The first thing to remember is that leather is skin, and needs to be treated accordingly. Here's my first rule: if I don't want it on my hands, I won't use it on a saddle. This includes things like Murphy's Oil Soap, bleach, ammonia, WD-40, olive oil, motor oil, Neatsfoot oil, petroleum jelly and Horseman's One-Step (has petroleum derivatives in it). No harsh products, no heavy oils, and nothing that isn't formulated for use on leather.
Second rule: Keep it clean! This doesn't mean you need to do a complete tear-down of your tack after every ride, but you should wipe it off after every use. A sponge or cloth dampened with water is all you need. Regular wiping-down gets the sweat off immediately and keeps dirt from building up.

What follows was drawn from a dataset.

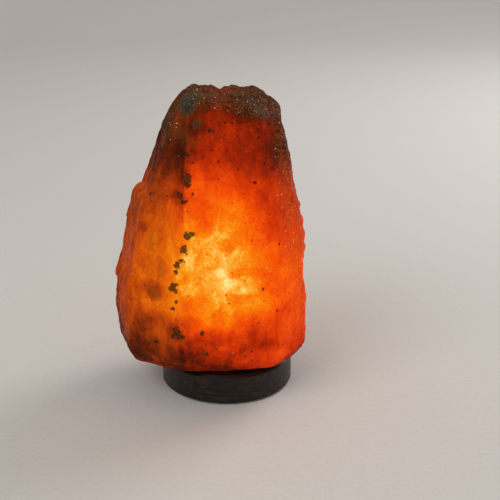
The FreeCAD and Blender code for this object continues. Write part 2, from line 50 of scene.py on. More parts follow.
# Sizes taken from the frame


def corners_mm(node):
    """The lowest and highest corner of a CAD node, in millimetres."""
    low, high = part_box(node)
    return np.array(low) / MM, np.array(high) / MM


def round_size(node):
    """How far a CAD node reaches from its upright middle, and the heights of its foot and its top."""
    low, high = corners_mm(node)
    return (high[0] - low[0]) / 2, low[2], high[2]


def vertices_mm(node):
    """Every vertex of a CAD node, in millimetres."""
    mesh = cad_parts[node].data
    places = np.empty(len(mesh.vertices) * 3)
    mesh.vertices.foreach_get("co", places)
    return places.reshape(-1, 3) / MM


def triangles_mm(node):
    """The corners of a CAD node's triangles: one row of three points for each triangle."""
    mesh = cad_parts[node].data
    mesh.calc_loop_triangles()
    picks = np.empty(len(mesh.loop_triangles) * 3, dtype=np.int32)
    mesh.loop_triangles.foreach_get("vertices", picks)
    return vertices_mm(node)[picks.reshape(-1, 3)]


def from_axis(points):
    """How far points lie from the axis that the base, the bore, the holder and the bulb share."""
    return np.hypot(points[:, 0] - AXIS_X, points[:, 1])


BASE_LOW, BASE_HIGH = corners_mm("wooden_base")
AXIS_X = (BASE_LOW[0] + BASE_HIGH[0]) / 2
SOLE = BASE_HIGH[2]
ROCK_POINTS = vertices_mm("salt_rock")
BORE_RADIUS = from_axis(ROCK_POINTS).min()
# points no more than this further out than the bore's wall count as part of it
WALL_SLACK = 0.1
BORE_TOP = ROCK_POINTS[from_axis(ROCK_POINTS) < BORE_RADIUS + WALL_SLACK, 2].max()
FILAMENT_REACH, FILAMENT_FOOT, FILAMENT_TOP = round_size("filament")
LIGHT = np.array([AXIS_X, 0.0, (FILAMENT_FOOT + FILAMENT_TOP) / 2])


# Numbers on grids


def smooth_step(x):
    """Rises from 0 to 1 as x does, level at both ends: 3x squared minus 2x cubed."""
    x = np.clip(x, 0, 1)
    return x * x * (3 - 2 * x)


def above(values, start, width):
    """0 up to a start, then a smooth rise to 1 over a width."""
    return smooth_step((values - start) / width)


def below(values, start, width):
    """0 down to a start, then a smooth rise to 1 over a width further down."""
    return smooth_step((start - values) / width)


def scatter(cells, seed):
    """A number from 0 to 1 for each cell of a cubic lattice, mixed from its three whole-number places."""
    mixed = cells[..., 0] * 73856093 ^ cells[..., 1] * 19349663 ^ cells[..., 2] * 83492791
    mixed = (mixed + seed * 2654435761) & 0xFFFFFFFF
    mixed = ((mixed ^ (mixed >> 15)) * 2246822519) & 0xFFFFFFFF
    mixed = ((mixed ^ (mixed >> 13)) * 3266489917) & 0xFFFFFFFF
    return ((mixed ^ (mixed >> 16)) & 0xFFFF) / 65535


def lumps(points, size, seed):
    """Smooth random lumps from 0 to 1: lattice numbers a size apart, blended by smooth steps."""
    place = points / size
    cell = np.floor(place).astype(np.int64)
    share = smooth_step(place - cell)
    total = np.zeros(points.shape[:-1])
    for corner in np.ndindex(2, 2, 2):
        weight = np.prod(np.where(corner, share, 1 - share), axis=-1)
        total += weight * scatter(cell + np.array(corner), seed)
    return total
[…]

If you aren't fanatical about wiping down, you're going to need to use something to remove the accumulated sweat and dirt. Again, plain water works well, but if you need a little help, Effax Leather Combi is my favorite - it cleans without stripping the moisture from the leather. Leather Therapy cleaner is another good product. Glycerine soap is acceptable, but should be wiped off completely. Don't use abrasives on leather, and if you're using metal polish on your bit or irons, remove them from your bridle and saddle first. And if you live in an area with lots of rain and high humidity, consider using a cleaner with either phenol (Leather Therapy) or tea tree oil to prevent the growth of mold/mildew (but remember that tea tree oil can be drying, so if you're using a product that contains tea tree, pay attention to the next part!).
Third rule: Condition properly! This means applying a light coat to ALL the leather you can reach, not just the seat and the outside of the flaps. Do the panels, the sweat flaps, the buckle guard, the underside of the flaps and jockey. About the only thing you can give a miss would be the billets - some people recommend that you never condition them (or your stirrup leathers), but I give mine a light coat a few times a year just to prevent cracking. Don't over-condition, and remember that oil really isn't necessary on today's English saddles, thanks to changes in the tanning processes. Over-conditioning will weaken the fibers in the leather, making it floppy and raising safety concerns.
Fourth rule: Be conscientious about your saddle. Don't leave it within reach of teeth, paws, claws or hooves. Store it in a cover on a rack in a cool, dry (preferably climate-controlled) area. If it gets wet, allow it to dry slowly and completely before you clean or condition it. If it's wool flocked, have the flocking and fit adjusted as necessary (usually every 6-12 months). If it's foam flocked, have the fit checked, too.
Now, here's an idea of what you can expect if you do - and don't - take care of your saddle.
First, a couple examples of well-cared-for used saddles. They show marks from the leathers and have definitely seen plenty of use, but they've been taken care of, and it shows.
Now for a mixed bag. The saddles on the right and left have received good care, but check out the one in the center - the finish has been completely rubbed off the flap, probably due to a combination of rough and or bad quality leathers, and a lack of care.
Now for the flip side of the coin. In this photo, the finish on the leather is gone, baby, gone:In this photo, the finish is compromised, and the stitching is coming loose:
Scary-looking scratches. Someone didn't follow the fourth rule:
This is why you never, ever ride in jeans (breeches have no inside leg seam for a reason):
Here's a good reason to pay attention to your billets - and to use a girth with a roller buckle! Though it's a little hard to see, there's a really deep split just above the 4th hole from the top on the left-hand billet.
Taking good care of your tack will really pay off in the long run. Conscientious care will not only protect your investment and extend its life, it will keep your tack in good repair - which could literally save your life.